Perhaps the most profound legacy of the San Francisco Art Institute was its embrace of interdisciplinarity long before it became an academic buzzword. Painting students collaborated with filmmakers. Sculptors worked with poets. The divisions between mediums were seen as artificial constraints to be broken. This fostered a holistic view of creativity, where a film could be sculptural, a photograph could be narrative, and a painting could be a performance. This fluidity was the institute’s greatest gift to the art world, encouraging a generation of artists to work in the spaces between established categories.
The reasons for its closure are a painful litany of modern crises: soaring costs, declining enrollment, and a financial model that could not sustain its radical mission. Its end was not a quiet fading, but a loud, painful rupture. The silence left in its wake is profound. While other art schools continue to operate, they often function within a system increasingly geared toward commercial viability and career metrics. SFAI was an anomaly, a sanctuary for the impractical, the unmarketable, and the brilliantly strange.
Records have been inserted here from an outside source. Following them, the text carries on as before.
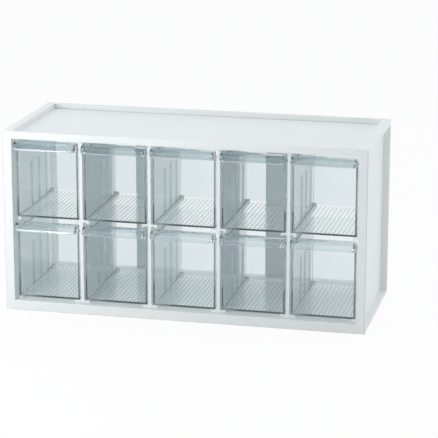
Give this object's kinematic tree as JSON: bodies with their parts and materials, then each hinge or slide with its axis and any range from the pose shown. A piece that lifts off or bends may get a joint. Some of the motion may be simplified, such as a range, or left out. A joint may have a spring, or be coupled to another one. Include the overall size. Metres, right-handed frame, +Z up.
{
  "type": "drawer organizer",
  "caption": "White plastic cabinet with rows of clear pull-out drawers for small craft parts, open at the back, with a sunk top and hooded drawer pulls.",
  "frame": {"origin": "middle of the bounding box's base, on the surface the cabinet stands on", "axes": "+X to the right along a row of drawers, +Y to the open back, +Z up; the drawers pull out along -Y"},
  "size_m": [0.365, 0.1526, 0.1836],
  "materials": {
    "white_plastic": "satin",
    "clear_plastic": "clear, polished"
  },
  "bodies": {
    "cabinet": {"top_panel": "white_plastic", "bottom_panel": "white_plastic", "side_panel_left": "white_plastic", "side_panel_right": "white_plastic", "column_divider_1": "white_plastic", "column_divider_2": "white_plastic", "column_divider_3": "white_plastic", "column_divider_4": "white_plastic", "back_slat_left": "white_plastic", "back_slat_right": "white_plastic"},
    "drawer_lower_1": {"drawer_lower_1": "clear_plastic"},
    "drawer_lower_2": {"drawer_lower_2": "clear_plastic"},
    "drawer_lower_3": {"drawer_lower_3": "clear_plastic"},
    "drawer_lower_4": {"drawer_lower_4": "clear_plastic"},
    "drawer_lower_5": {"drawer_lower_5": "clear_plastic"},
    "drawer_upper_1": {"drawer_upper_1": "clear_plastic"},
    "drawer_upper_2": {"drawer_upper_2": "clear_plastic"},
    "drawer_upper_3": {"drawer_upper_3": "clear_plastic"},
    "drawer_upper_4": {"drawer_upper_4": "clear_plastic"},
    "drawer_upper_5": {"drawer_upper_5": "clear_plastic"}
  },
  "joints": [
    {"name": "drawer_lower_1_slide", "type": "slide", "parent": "cabinet", "child": "drawer_lower_1", "axis": [0, -1, 0], "range_m": [0, 0.085]},
    {"name": "drawer_lower_2_slide", "type": "slide", "parent": "cabinet", "child": "drawer_lower_2", "axis": [0, -1, 0], "range_m": [0, 0.085]},
    {"name": "drawer_lower_3_slide", "type": "slide", "parent": "cabinet", "child": "drawer_lower_3", "axis": [0, -1, 0], "range_m": [0, 0.085]},
    {"name": "drawer_lower_4_slide", "type": "slide", "parent": "cabinet", "child": "drawer_lower_4", "axis": [0, -1, 0], "range_m": [0, 0.085]},
    {"name": "drawer_lower_5_slide", "type": "slide", "parent": "cabinet", "child": "drawer_lower_5", "axis": [0, -1, 0], "range_m": [0, 0.085]},
    {"name": "drawer_upper_1_slide", "type": "slide", "parent": "cabinet", "child": "drawer_upper_1", "axis": [0, -1, 0], "range_m": [0, 0.085]},
    {"name": "drawer_upper_2_slide", "type": "slide", "parent": "cabinet", "child": "drawer_upper_2", "axis": [0, -1, 0], "range_m": [0, 0.085]},
    {"name": "drawer_upper_3_slide", "type": "slide", "parent": "cabinet", "child": "drawer_upper_3", "axis": [0, -1, 0], "range_m": [0, 0.085]},
    {"name": "drawer_upper_4_slide", "type": "slide", "parent": "cabinet", "child": "drawer_upper_4", "axis": [0, -1, 0], "range_m": [0, 0.085]},
    {"name": "drawer_upper_5_slide", "type": "slide", "parent": "cabinet", "child": "drawer_upper_5", "axis": [0, -1, 0], "range_m": [0, 0.085]}
  ]
}
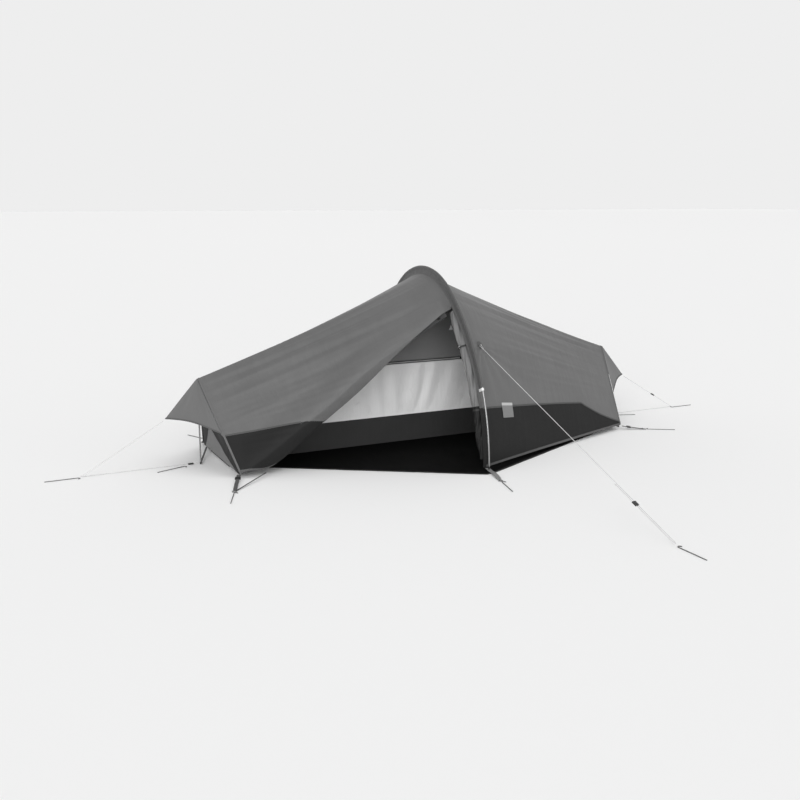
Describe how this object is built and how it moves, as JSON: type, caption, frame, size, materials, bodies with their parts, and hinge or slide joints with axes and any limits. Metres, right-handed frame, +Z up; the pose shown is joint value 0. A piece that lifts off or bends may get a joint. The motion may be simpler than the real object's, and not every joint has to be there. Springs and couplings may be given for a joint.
{
  "type": "tent",
  "caption": "Low one-person tent on a single bent pole: flysheet with open porch, inner tent, groundsheet, end struts, straps, pegs and guylines.",
  "frame": {"origin": "on the ground midway between the two end struts, straight below the hoop pole", "axes": "+X along the tent towards the end at the viewer's right when facing the door, +Y away from the door side, +Z up"},
  "size_m": [4.224, 3.353, 1.0201],
  "materials": {
    "pole_alloy": "satin anodised",
    "shock_cord": "braided elastic",
    "pole_tip_plastic": "matt",
    "sleeve_fabric": "dense ripstop weave",
    "clip_plastic": "matt",
    "fly_fabric": "coated ripstop, slight sheen",
    "skirt_fabric": "coated plain weave",
    "zip_coil": "coil zip on woven tape",
    "hardware_plastic": "moulded acetal",
    "guyline_cord": "pale braided cord",
    "webbing": "woven webbing",
    "ring_metal": "plated",
    "peg_alloy": "dull, dark",
    "groundsheet_fabric": "coated, matt",
    "tray_fabric": "coated, matt",
    "inner_fabric": "light breathable weave",
    "mesh_fabric": "fine insect mesh"
  },
  "bodies": {
    "tent": {"front_pole_top": "pole_alloy", "front_pole_upper": "pole_alloy", "front_pole_middle": "pole_alloy", "front_pole_foot": "pole_alloy", "back_pole_top": "pole_alloy", "back_pole_upper": "pole_alloy", "back_pole_middle": "pole_alloy", "back_pole_foot": "pole_alloy", "pole_ferrules": "pole_alloy", "pole_shock_cord": "shock_cord", "pole_tips": "pole_tip_plastic", "left_strut": "pole_alloy", "right_strut": "pole_alloy", "pole_sleeve": "sleeve_fabric", "pole_clips": "clip_plastic", "fly_left_front": "fly_fabric", "fly_left_back": "fly_fabric", "fly_right_front": "fly_fabric", "fly_right_back": "fly_fabric", "skirt_left_front": "skirt_fabric", "skirt_left_back": "skirt_fabric", "skirt_right_front": "skirt_fabric", "skirt_right_back": "skirt_fabric", "left_end_panel": "fly_fabric", "right_end_panel": "fly_fabric", "left_hood": "fly_fabric", "right_hood": "fly_fabric", "door_edge_strip": "fly_fabric", "rolled_door": "fly_fabric", "door_zip": "zip_coil", "door_ties": "webbing", "guy_patch": "webbing", "front_guyline": "guyline_cord", "left_guyline": "guyline_cord", "right_guyline": "guyline_cord", "front_left_strap": "webbing", "front_right_strap": "webbing", "back_straps": "webbing", "foot_straps": "webbing", "peg_rings": "ring_metal", "pegs": "peg_alloy", "pole_eyelets": "ring_metal", "groundsheet": "groundsheet_fabric", "inner_floor": "tray_fabric", "inner_front_panel": "inner_fabric", "inner_mesh_panel": "mesh_fabric", "inner_back_wall": "inner_fabric", "inner_end_panels": "inner_fabric", "inner_zip": "zip_coil", "inner_hangers": "clip_plastic"},
    "door_zip_slider_body": {"door_zip_slider": "hardware_plastic"},
    "door_toggle_body": {"door_toggle": "hardware_plastic"},
    "front_guy_slider_body": {"front_guy_slider": "hardware_plastic"},
    "left_guy_slider_body": {"left_guy_slider": "hardware_plastic"},
    "right_guy_slider_body": {"right_guy_slider": "hardware_plastic"},
    "front_left_buckle_body": {"front_left_buckle": "hardware_plastic"},
    "front_right_buckle_body": {"front_right_buckle": "hardware_plastic"},
    "back_left_buckle_body": {"back_left_buckle": "hardware_plastic"},
    "back_right_buckle_body": {"back_right_buckle": "hardware_plastic"},
    "inner_zip_slider_body": {"inner_zip_slider": "hardware_plastic"}
  },
  "joints": [
    {"name": "door_zip_slider_slide", "type": "slide", "parent": "tent", "child": "door_zip_slider_body", "axis": [-0.8677, 0.0321, -0.4961], "range_m": [-0.03, 0.42]},
    {"name": "door_toggle_turn", "type": "hinge", "parent": "tent", "child": "door_toggle_body", "pos_m": [-0.037, -0.51561, 0.61455], "axis": [1, 0, 0], "range_deg": [-40, 40]},
    {"name": "front_guy_slider_slide", "type": "slide", "parent": "tent", "child": "front_guy_slider_body", "axis": [0, -0.9335, -0.3587], "range_m": [-0.1, 0.18]},
    {"name": "left_guy_slider_slide", "type": "slide", "parent": "tent", "child": "left_guy_slider_body", "axis": [-1, 0, 0], "range_m": [0, 0.4]},
    {"name": "right_guy_slider_slide", "type": "slide", "parent": "tent", "child": "right_guy_slider_body", "axis": [0.8651, 0, -0.5016], "range_m": [-0.2, 0.12]},
    {"name": "front_left_buckle_slide", "type": "slide", "parent": "tent", "child": "front_left_buckle_body", "axis": [-0.376, -0.9225, -0.0874], "range_m": [-0.02, 0.13]},
    {"name": "front_right_buckle_slide", "type": "slide", "parent": "tent", "child": "front_right_buckle_body", "axis": [0.8881, -0.4369, -0.1432], "range_m": [-0.015, 0.06]},
    {"name": "back_left_buckle_slide", "type": "slide", "parent": "tent", "child": "back_left_buckle_body", "axis": [0.4387, 0.8899, -0.1253], "range_m": [-0.02, 0.07]},
    {"name": "back_right_buckle_slide", "type": "slide", "parent": "tent", "child": "back_right_buckle_body", "axis": [-0.4387, 0.8899, -0.1253], "range_m": [-0.02, 0.07]},
    {"name": "inner_zip_slider_slide", "type": "slide", "parent": "tent", "child": "inner_zip_slider_body", "axis": [1, 0, 0], "range_m": [-0.8, 0.33]}
  ]
}
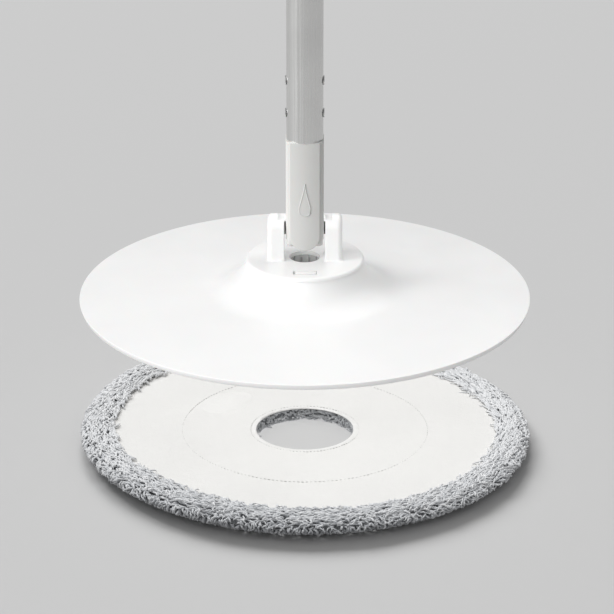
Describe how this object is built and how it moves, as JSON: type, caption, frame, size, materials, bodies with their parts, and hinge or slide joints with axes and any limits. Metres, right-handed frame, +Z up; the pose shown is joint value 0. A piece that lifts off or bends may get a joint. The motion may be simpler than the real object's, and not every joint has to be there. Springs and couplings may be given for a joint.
{
  "type": "spin mop",
  "caption": "Long-handled spin mop: tilting yoke on a round disc, telescopic pole with a press-to-spin drive, and a round microfibre pad lying below the disc.",
  "frame": {"origin": "centre of the pad's underside, on the floor, under the disc's centre", "axes": "+Z up the pole; +X along the tilt pin, towards the right ear; -Y is the front, the side of the water-drop mark"},
  "size_m": [0.314, 0.314, 1.3255],
  "materials": {
    "white_plastic": "satin moulded plastic",
    "pole_grey": "satin moulded plastic",
    "grey_plastic": "moulded plastic",
    "steel": "plain steel",
    "hook_tape": "hook tape",
    "dark_rubber": "matt",
    "tube_metal": "satin drawn tube",
    "grip_foam": "soft matt grip",
    "backing_cloth": "brushed loop fabric",
    "pad_foam": "foam",
    "pile_yarn": "chenille yarn"
  },
  "bodies": {
    "head": {"mop_disc": "white_plastic", "yoke_cap": "white_plastic", "spindle_socket": "grey_plastic", "hub_screws": "steel", "hook_ring_inner": "hook_tape", "hook_ring_outer": "hook_tape", "pivot_pin": "white_plastic", "pivot_washers": "dark_rubber"},
    "lower_pole": {"connector": "pole_grey", "lower_tube": "tube_metal", "tube_rivets": "steel", "strip_anchor": "grey_plastic", "drive_strip": "steel", "tube_collar": "pole_grey"},
    "swivel": {"swivel_collar": "pole_grey", "lever_pin": "steel"},
    "lever": {"lock_lever": "white_plastic"},
    "upper_pole": {"upper_tube": "tube_metal", "nut_housing": "grey_plastic", "drive_nut": "white_plastic", "ratchet_pawls": "white_plastic", "pawl_springs": "steel", "nut_retainer": "grey_plastic", "grip_ring": "white_plastic", "hand_grip": "grip_foam", "end_cap": "white_plastic", "cap_screw": "steel"},
    "pad": {"pad_backing": "backing_cloth", "pad_foam": "pad_foam", "pad_pile": "pile_yarn"}
  },
  "joints": [
    {"name": "pole_tilt", "type": "hinge", "parent": "head", "child": "lower_pole", "pos_m": [0, 0, 0.162], "axis": [1, 0, 0], "range_deg": [-90, 90]},
    {"name": "collar_spin", "type": "hinge", "parent": "lower_pole", "child": "swivel", "pos_m": [0, 0, 0.786], "axis": [0, 0, 1], "continuous": true},
    {"name": "lock_flip", "type": "hinge", "parent": "swivel", "child": "lever", "pos_m": [0, -0.0206, 0.838], "axis": [1, 0, 0], "range_deg": [-120, 0]},
    {"name": "grip_press", "type": "slide", "parent": "swivel", "child": "upper_pole", "axis": [0, 0, 1], "range_m": [-0.125, 0]},
    {"name": "pad_lift", "type": "slide", "parent": "head", "child": "pad", "axis": [0, 0, 1], "range_m": [0, 0.0957]}
  ],
  "couplings": [
    {"joint": "collar_spin", "follows": "grip_press", "rad_per_m": 78.54}
  ]
}
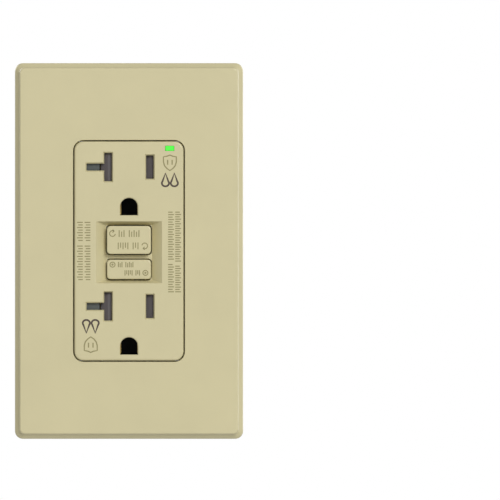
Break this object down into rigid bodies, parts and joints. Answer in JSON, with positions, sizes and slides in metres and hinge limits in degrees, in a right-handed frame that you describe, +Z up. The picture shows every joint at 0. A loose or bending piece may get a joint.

The story of the San Francisco Art Institute is ultimately a cautionary tale about the fragility of cultural ecosystems. It was an institution that believed in art as a vital, necessary force, not a commodity. Its empty studios and silent hallways stand as a monument to a certain kind of risk-taking that is becoming increasingly rare. Yet, its influence persists, not in a preserved building or an archived syllabus, but in the countless artists who carry its ethos forward. They are its living legacy, a dispersed community continuing to ask difficult questions, to embrace beautiful failures, and to make work that challenges, disturbs, and inspires, long after the doors have closed.